P5 : Mais vient bientôt le temps des « opérateurs »…
A.H. : C’est souvent aux profils « opérateurs » de reprendre le bébé, une fois la phase de construction achevée. Eux ne veulent pas de bugs ! Moins ils entendent parler des aspects techniques mieux ils se portent. Leur préoccupation à eux est la marge et la satisfaction de l’utilisateur au quotidien. Quand un « opérateur » reprend le magasin e-commerce récemment lancé, il est souvent surpris. « Je n’ai que cela comme fonctionnalités de démarrage ? » Il est inquiet des frustrations des clients devant les erreurs inhérentes de tout démarrage. Il ne s’y est pas préparé. Et souvent, il reprend le développement des fonctionnalités en main pour améliorer la plateforme, pour la rendre enfin fluide.
P5. : Aujourd’hui le business est plus mûr. Les patrons maîtrisent-ils les façons d’aborder les plateformes e-commerce et les marketplaces ?
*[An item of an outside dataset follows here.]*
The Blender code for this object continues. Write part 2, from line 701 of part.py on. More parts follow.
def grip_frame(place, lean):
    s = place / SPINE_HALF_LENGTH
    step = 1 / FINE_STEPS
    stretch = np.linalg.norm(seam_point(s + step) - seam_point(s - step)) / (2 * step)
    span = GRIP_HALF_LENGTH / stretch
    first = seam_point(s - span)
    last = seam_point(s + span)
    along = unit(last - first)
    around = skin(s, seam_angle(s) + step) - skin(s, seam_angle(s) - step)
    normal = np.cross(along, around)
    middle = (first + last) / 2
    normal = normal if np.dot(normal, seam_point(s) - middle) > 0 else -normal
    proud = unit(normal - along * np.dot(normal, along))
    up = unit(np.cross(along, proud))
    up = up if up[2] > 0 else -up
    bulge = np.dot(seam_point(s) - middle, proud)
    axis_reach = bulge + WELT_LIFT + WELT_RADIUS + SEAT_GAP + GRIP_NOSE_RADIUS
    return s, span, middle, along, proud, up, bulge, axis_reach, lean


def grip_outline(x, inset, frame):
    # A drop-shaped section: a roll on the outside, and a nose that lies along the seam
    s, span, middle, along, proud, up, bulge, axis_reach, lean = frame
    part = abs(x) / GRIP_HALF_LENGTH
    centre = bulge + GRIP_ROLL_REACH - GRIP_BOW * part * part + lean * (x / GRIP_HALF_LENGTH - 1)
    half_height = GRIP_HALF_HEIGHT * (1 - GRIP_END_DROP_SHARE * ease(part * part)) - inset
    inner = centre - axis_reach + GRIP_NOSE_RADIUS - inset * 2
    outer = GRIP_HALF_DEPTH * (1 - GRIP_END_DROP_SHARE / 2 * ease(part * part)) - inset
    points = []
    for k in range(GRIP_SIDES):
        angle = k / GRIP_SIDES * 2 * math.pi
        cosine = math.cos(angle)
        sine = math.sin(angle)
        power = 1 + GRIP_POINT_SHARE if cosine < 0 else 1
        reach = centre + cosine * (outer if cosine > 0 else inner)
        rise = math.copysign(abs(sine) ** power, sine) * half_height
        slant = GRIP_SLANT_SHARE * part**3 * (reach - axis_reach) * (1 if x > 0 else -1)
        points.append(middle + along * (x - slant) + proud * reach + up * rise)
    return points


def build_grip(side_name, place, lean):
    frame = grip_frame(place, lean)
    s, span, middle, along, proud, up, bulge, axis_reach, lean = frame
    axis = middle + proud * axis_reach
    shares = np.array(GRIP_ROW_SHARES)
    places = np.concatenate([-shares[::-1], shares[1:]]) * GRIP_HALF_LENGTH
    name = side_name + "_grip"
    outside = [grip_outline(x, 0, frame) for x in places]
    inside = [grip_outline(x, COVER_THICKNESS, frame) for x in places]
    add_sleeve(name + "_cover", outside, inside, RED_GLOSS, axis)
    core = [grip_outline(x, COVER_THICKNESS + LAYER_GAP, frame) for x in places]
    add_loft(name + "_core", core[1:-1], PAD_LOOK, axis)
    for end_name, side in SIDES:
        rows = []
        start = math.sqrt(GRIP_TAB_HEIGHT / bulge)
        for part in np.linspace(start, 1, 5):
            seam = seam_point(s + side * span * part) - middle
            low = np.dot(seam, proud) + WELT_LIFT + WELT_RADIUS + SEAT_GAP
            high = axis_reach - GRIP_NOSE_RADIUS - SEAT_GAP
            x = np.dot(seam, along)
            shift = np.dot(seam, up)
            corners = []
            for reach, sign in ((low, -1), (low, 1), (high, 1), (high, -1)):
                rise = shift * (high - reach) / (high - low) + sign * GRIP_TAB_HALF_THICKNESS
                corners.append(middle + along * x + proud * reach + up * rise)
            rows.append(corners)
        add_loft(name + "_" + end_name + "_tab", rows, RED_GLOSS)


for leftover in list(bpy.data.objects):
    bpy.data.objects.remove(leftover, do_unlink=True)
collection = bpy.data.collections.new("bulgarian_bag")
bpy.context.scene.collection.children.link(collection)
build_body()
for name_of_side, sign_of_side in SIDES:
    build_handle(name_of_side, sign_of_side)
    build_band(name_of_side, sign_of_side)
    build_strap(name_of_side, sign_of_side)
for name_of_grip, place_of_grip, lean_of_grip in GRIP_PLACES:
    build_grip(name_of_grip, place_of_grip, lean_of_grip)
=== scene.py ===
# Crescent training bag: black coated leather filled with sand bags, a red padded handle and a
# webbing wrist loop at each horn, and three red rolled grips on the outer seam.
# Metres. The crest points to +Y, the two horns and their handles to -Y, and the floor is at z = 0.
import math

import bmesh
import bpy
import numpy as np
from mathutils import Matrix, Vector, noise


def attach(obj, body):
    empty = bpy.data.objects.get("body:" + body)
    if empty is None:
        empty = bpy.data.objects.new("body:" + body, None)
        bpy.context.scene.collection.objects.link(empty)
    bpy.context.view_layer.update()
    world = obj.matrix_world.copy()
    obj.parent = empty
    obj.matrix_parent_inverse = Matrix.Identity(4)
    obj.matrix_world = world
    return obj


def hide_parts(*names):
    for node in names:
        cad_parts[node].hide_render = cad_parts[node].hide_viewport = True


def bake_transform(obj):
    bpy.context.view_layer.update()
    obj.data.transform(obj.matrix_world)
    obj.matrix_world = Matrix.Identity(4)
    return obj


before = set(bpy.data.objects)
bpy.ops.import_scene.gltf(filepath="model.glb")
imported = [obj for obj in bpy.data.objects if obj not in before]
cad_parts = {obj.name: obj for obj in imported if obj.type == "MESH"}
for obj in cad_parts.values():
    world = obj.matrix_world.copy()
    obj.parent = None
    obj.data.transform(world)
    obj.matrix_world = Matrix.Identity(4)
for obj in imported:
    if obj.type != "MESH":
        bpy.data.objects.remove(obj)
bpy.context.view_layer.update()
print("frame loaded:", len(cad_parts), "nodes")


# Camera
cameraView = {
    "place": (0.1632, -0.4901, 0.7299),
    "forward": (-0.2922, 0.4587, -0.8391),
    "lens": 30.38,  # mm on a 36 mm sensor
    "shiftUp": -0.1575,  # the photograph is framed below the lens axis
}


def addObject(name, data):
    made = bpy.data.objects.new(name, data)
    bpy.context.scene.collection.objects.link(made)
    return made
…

A.H. : Aujourd’hui plus que jamais, il faut que les patrons fassent preuve d’humilité. Il n’y a pas de recette miracle. Les communications de type « Les 5 points clés du e-commerce », c’est du bullshit. Beaucoup de premières tentatives se soldent par des échecs. Chez certains gros acteurs, les décideurs ont accepté l’idée du test and learn. Mais c’est du test and learn au forceps. Ils font monter le niveau de stress à un niveau destructeur de valeur (c’est la partie « test »). Un niveau qui fait fuir les équipes. Cela ralentit le cycle du projet. Ce sont des projets — des boîtes noires — qui vont à la benne, parfois 20 M dépensés en vain en trois ans. Au forceps c’est accepter des grosses pertes. On en est encore là. Bien sûr, d’autres projets viendront derrière, plus ou moins aboutis, fruits des leçons des erreurs du passé (c’est la partie « learn »). Mais à quel coût humain et financier ?…
P5. : Alors quelle serait la bonne attitude ?
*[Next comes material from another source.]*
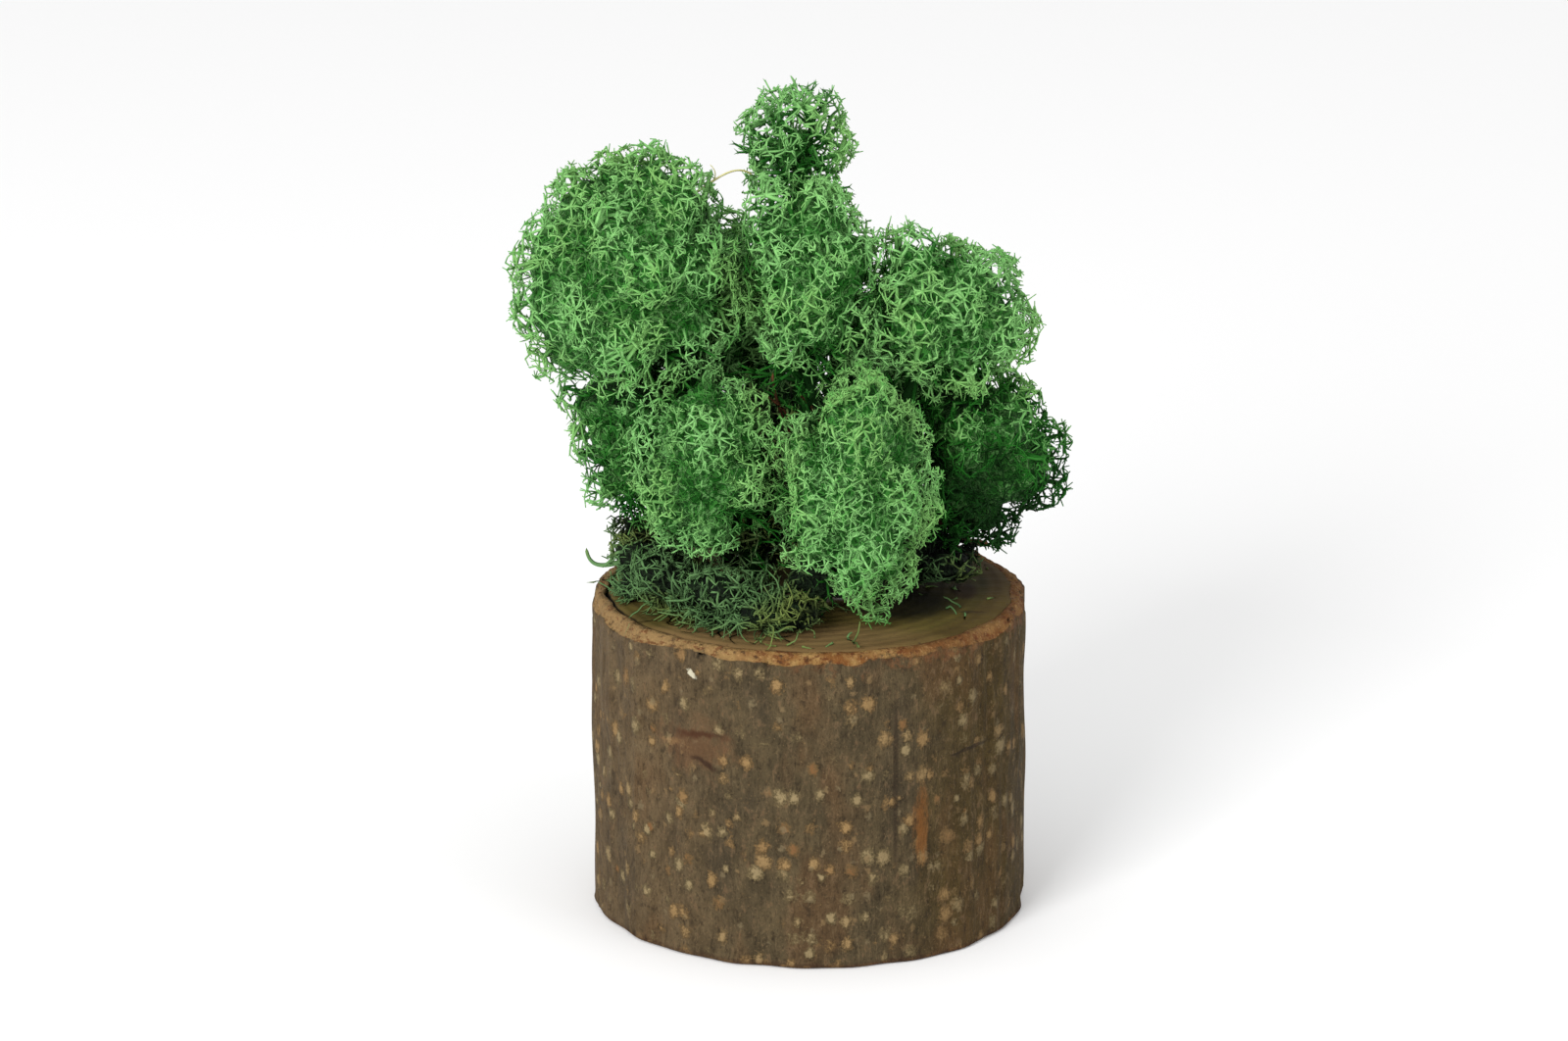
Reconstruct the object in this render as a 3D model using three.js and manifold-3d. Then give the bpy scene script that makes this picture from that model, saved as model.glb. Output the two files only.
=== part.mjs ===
// Reindeer moss clump: eleven rounded heads of green-dyed reindeer lichen and a low dark mat, held by
// a bed of hot-melt glue on top of a sawn log section that still has its bark.
// Millimetres, +Z up. The origin is the middle of the log's sawn foot, and the clump's front faces -Y.
//
// A head grew as one piece: its stalk stands in the glue bed and opens out into a small core, and the
// core carries sprigs that fork three ways, out to a lumpy, rounded surface. Where heads press against
// each other they share the space between them, so no two pieces cross.
import * as THREE from "three";
import { mergeVertices } from "three/addons/utils/BufferGeometryUtils.js";
import Module from "manifold-3d";

const wasm = await Module();
wasm.setup();

// ---------------------------------------------------------------- driving dimensions
const LOG_RADIUS = 28.8;
const LOG_HEIGHT = 44;
const LOG_EDGE = 0.7; // the worn edge of both sawn faces
const LOG_SIDES = 56;
const BARK_RELIEF = 0.28; // how far the bark's upright ridges stand out

const GLUE = { x: -0.5, y: 2, radius: 11.5, height: 3.2, sides: 20 };
const GAP = 0.35; // clear space kept between any two pieces

// Each head: the middle and the half-sizes of its rounded form, where its stalk stands on the log, and
// the bumps that break its outline: the way each one points and its rise as a share of the form.
const HEADS = [
  {
    name: "upper_left", middle: [-22.5, -2, 88.5], half: [13.8, 13.5, 17], foot: [-5, 1],
    bumps: [{ towards: [-1, 0.1, -0.32], rise: 0.34 }, { towards: [-0.55, -0.2, -0.8], rise: 0.12 }],
  },
  {
    name: "top_back", middle: [-2.4, 7, 103.5], half: [7.8, 7.8, 9.2], foot: [0, 4.2],
    bumps: [{ towards: [0.8, 0, 0.35], rise: 0.1 }],
  },
  {
    name: "centre", middle: [0.6, -5, 89], half: [9.4, 9.6, 15], foot: [0, -1],
    bumps: [{ towards: [0.8, -0.1, -0.3], rise: 0.12 }, { towards: [-0.8, -0.3, 0.1], rise: 0.1 }],
  },
  {
    name: "right", middle: [18.6, -3, 84], half: [11.4, 11.3, 12], foot: [4.2, 1],
    bumps: [{ towards: [-0.45, 0, 0.9], rise: 0.12 }, { towards: [0.9, 0.2, -0.1], rise: 0.1 }],
  },
  {
    name: "right_low", middle: [22.8, 1, 62], half: [11, 12, 12.6], foot: [8.2, 3],
    bumps: [{ towards: [0.95, 0, -0.25], rise: 0.14 }],
  },
  {
    name: "front", middle: [6, -17, 63.2], half: [11.2, 10.5, 15.2], foot: [3, -5.2],
    bumps: [{ towards: [-0.7, -0.2, -0.3], rise: 0.1 }, { towards: [0.3, -0.2, 0.9], rise: 0.06 }],
  },
  {
    name: "left_low", middle: [-14, -12, 64.8], half: [9.8, 9.8, 13], foot: [-6.6, -3.4],
    bumps: [{ towards: [0.2, -0.3, 0.9], rise: 0.1 }, { towards: [0.1, -0.2, -0.9], rise: 0.08 }],
  },
  { name: "left_edge", middle: [-22, 0.5, 65.5], half: [10.2, 11, 13.5], foot: [-9.4, 1.2], bumps: [] },
  {
    name: "back_left", middle: [-13, 15, 79], half: [14, 12.5, 15], foot: [-4.2, 6.2],
    bumps: [{ towards: [-0.6, 0.6, 0.3], rise: 0.12 }],
  },
  {
    name: "back_right", middle: [12.5, 15.5, 72], half: [13.5, 12.5, 14], foot: [5.2, 6.4],
    bumps: [{ towards: [0.3, 0.6, 0.6], rise: 0.12 }],
  },
  {
    name: "back_low", middle: [-5, 19.5, 58.5], half: [15, 9.5, 13], foot: [-0.6, 9.4],
    bumps: [{ towards: [-0.9, 0.3, 0], rise: 0.1 }],
  },
];
const DOMES = 9; // small domes raised on every head
const DOME_FLOOR = 0.88; // the form between domes, as a share of its half-sizes
const DOME_RISE = 0.13;
const DOME_SHARPNESS = 7;
const BUMP_SHARPNESS = 11;

const FORK_DROP = 0.4; // a stalk forks this share of the head's half-size short of its middle
const STALK_RADIUS = 1.2;
const STALK_SIDES = 6;
const STALK_STEPS = 3;
const CORE_SHARE = 0.52; // how far the core goes out from the fork to the surface
const NECK_SHARE = 0.62; // where its sprigs have narrowed to twigs, likewise
const FORK_SHARE = 0.86; // where they fork
const TIP_SHARE = 1.06; // and where their tips end
const NECK_RADIUS = 0.75;
const FORK_RADIUS = 0.5;
const FORK_ANGLE = 0.2; // how far a head's tips turn from their sprig, seen from the middle
const PRESSED = 0.8; // a face with less room than this share bears no sprig
const SPLIT_SIZE = 6.2; // a core's faces are split once for each time that its head is this size
const BARE_FOOT = 0.82; // cosine of the cone round the stalk that bears no sprigs

// The mat lies round the front and left of the glue bed; its angles run from +X towards +Y.
const MAT = { ring: 19.3, start: 2.85, end: 4.5, coreRadius: 2.5, sides: 5, steps: 7, sprig: 4.4 };
const MAT_FORK_ANGLE = 0.75;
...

A.H : Pour un « maçon» ou un « opérateur » de 2021-2022, la bonne attitude est d’accepter qu’on ne sait pas faire. De se dire que « c’est OK de demander de l’aide », de tendre la main. À qui ? À des équipes extérieures qui offrent un mix prix-qualité-disponibilité. Cela n’a pas marché sur le principe de la boîte noire ? Trouvons un prestataire légitime dans ce qu’on cherche à construire, et surtout qui nous accompagne petit à petit.
P5. : Humilité du Board ?
A.H : En quelque sorte. Humilité non seulement vis-à-vis des partenaires, donc, mais également en interne. L’« opérateur » doit être humble par rapport au CTO et le « maçon » doit être humble par rapport à l’exploitant.
P5 : Mais c’est à la révolution de la « troisième marche » que tu appelles ?
A.H : Ah ah ah ! Oui c’est ça ! Regarde : si on imagine un « modèle de maturité technologique » dans le processus de prise de décision stratégique et opérationnelle qui passe dans les instances du Board, on peut facilement distinguer 3 marches, 3 phases ou façons de faire si tu veux :
- Première marche : on constate qu’on manque de compétences digitales en interne et on demande à un grand cabinet de consulting de venir nous apprendre le métier e-commerce. Une relation de co-dépendence s’installe où le savoir métier reste en dehors de l’entreprise. Sur le long terme les grandes décisions stratégiques ne bénéficient pas de cette expertise technique. C’est la marche « Je fais du e-commerce, mais j’estime que la technologie n’est pas cœur-métier »
- Deuxième marche : On crée une startup interne. On laisse construire un ou plusieurs projets digitaux en dehors des regards corsetés du Board, puis, une fois les produits finalisés on essaie de les intégrer dans le vieil écosystème technologique existant. Je dis « essayer » car les « greffes » sont souvent rejetées par le corps. C’est un phénomène assez légitime car les responsables des vieux systèmes ne vont pas voir d’un bon œil une plateforme e-commerce construite sans leur validation (même si elle est très bien). Il peut aussi arriver que le produit ait grossièrement ignoré la réalité du vieil écosystème, ce qui rend quasiment impossible le mariage entre les anciennes et les nouvelles fonctionnalités. C’est la marche « J’essaie de faire entrer la technologie dans mon cœur-métier, mais par la petite porte… »
- Troisième marche : On embauche des directeurs, et des membres du Board (CEO, juridique, opérationnel, marketing etc.), avec background technique. C’est sur cette marche que l’ADN de l’entreprise se « technologise », si je puis dire. C’est la marche « Je fais rentrer officiellement la technologie dans mon cœur-métier et j’ai un plan à toute épreuve de mise en œuvre sur le long terme. »
Cette troisième marche est clé. Plus on embauche à ce niveau-là des gens qui savent parler avec la tech, qui ont une mentalité tech, plus les avancées se feront en douceur. La technologie aujourd’hui, c’est comme l’anglais il y a 20 ans. Il faut le parler jusqu’en haut de la hiérarchie. On demande aujourd’hui même des DAF avec une expérience tech.